The Boyle County Cooperative Extension Office is “busting at the seams” and an expansion plan has already been devised. However, it’s going to take a while longer before decisions can be made about when to start it, if it will be done in phases or all at once, according to Sue Ferguson, chair of the Ag Extension District Board.

“This building is busting at the seams. There’s over 100 days of the year that there’s no room available” for community or extension events, she said. And with the addition of a horticulture agent, she said now there’s even less office space, storage rooms and cabinets for class and event supplies.

Ferguson said in 2015, there were 552 meetings held there; of those, 94 non-agent groups used the space. She said 87 different times, all of the rooms were occupied, and speculates those numbers have probably doubled.

The Extension building isn’t just for 4-H kids. She said it’s important to know adults from Homemakers groups to Bee Keepers and master gardeners use the facility constantly. And other groups use it for special luncheons and meetings.

Sitting inside a conference room, Ferguson steps up to a window, pointing to land the extension office owns behind and beside its building on Corporate Drive. It’s surrounded by property being developed by Wilderness Trail Distillery, Boyle County Technical College and Megitt on the opposite side of the road.

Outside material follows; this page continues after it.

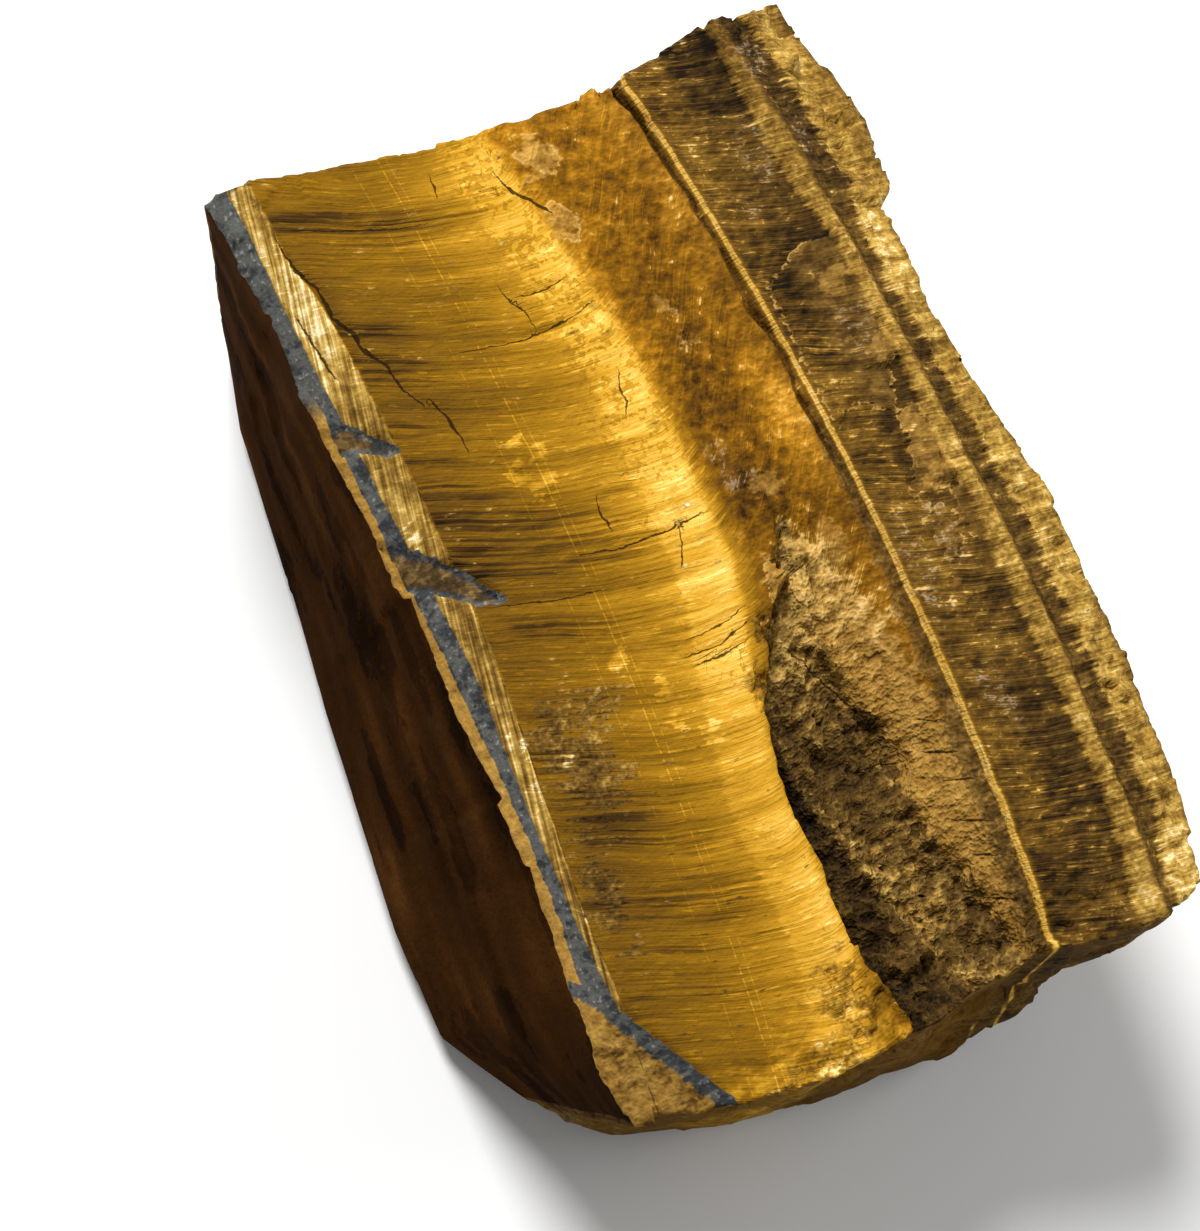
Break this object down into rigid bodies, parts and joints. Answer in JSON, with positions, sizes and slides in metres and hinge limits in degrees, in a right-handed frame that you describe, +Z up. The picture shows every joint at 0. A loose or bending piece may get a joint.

Ferguson said the organization’s County Extension Council, or CEC, came up with items on a wish list needed to best serve the local residents and presented it to the overseeing district board. The CEC is made up of people from the community who represent extension agents’ disciplines, such as agriculture and natural resources; 4-H youth development; family and consumer sciences; and horticulture.

This list has items the board agreed with, Ferguson said, but not everything can become a reality.

Mercer and Madison counties’ extension offices have expanded within the past five years and are designed as campuses, which is what Boyle would like to eventually have.

“So, in a perfect world, we will have this building expanded; a makerspace, which will also have some long narrow place so (archery club members) can learn to shoot straight arrows. And then we’ll have some kind of arena,” where 4-H members can learn how to show their animals in competition, she said. The arena was needed because the one at the fairgrounds won’t be available when and if the fairgrounds are sold.

The District Board has already hired an architect and they have “beautiful” plans for the expansion, Ferguson said.

“He came up with a plan and how much it’ll be. If we do it all at once, it’s a lot of money,” Ferguson said. Or they can choose to “part it out.”

“So now we’re in the process of seeing how much money we have, how much money we can spend. Nothing has been written in stone.”

The Boyle County Cooperative Extension Office is funded through property taxes. The current tax rate is .04955 or 4.955 cents per every $100 of assessed value. That means someone with a $100,000 home pays $49.55 annually to the office’s special taxing district.

County Treasurer Mary Conley said during the current 2018 tax collection year, the extension office will be receiving $828,188 from Boyle county property taxes and $201,550 from tangible property taxes.

Boyle County Judge-Executive Harold McKinney, who serves on the extension district board, said it is “using due diligence” in making sure the expansion project can be paid for. He expects the board to use some of its reserves to pay for the expansion, along with a traditional loan.

“It’s a huge project. If it’s a perfect world we’ll do it all at once. I can’t promise you that we will,” Ferguson said. She said by spring, things should start moving.

“They’ll be moving dirt,” she said. “… I’m not sure what they’ll be moving dirt for, but they will be moving dirt.”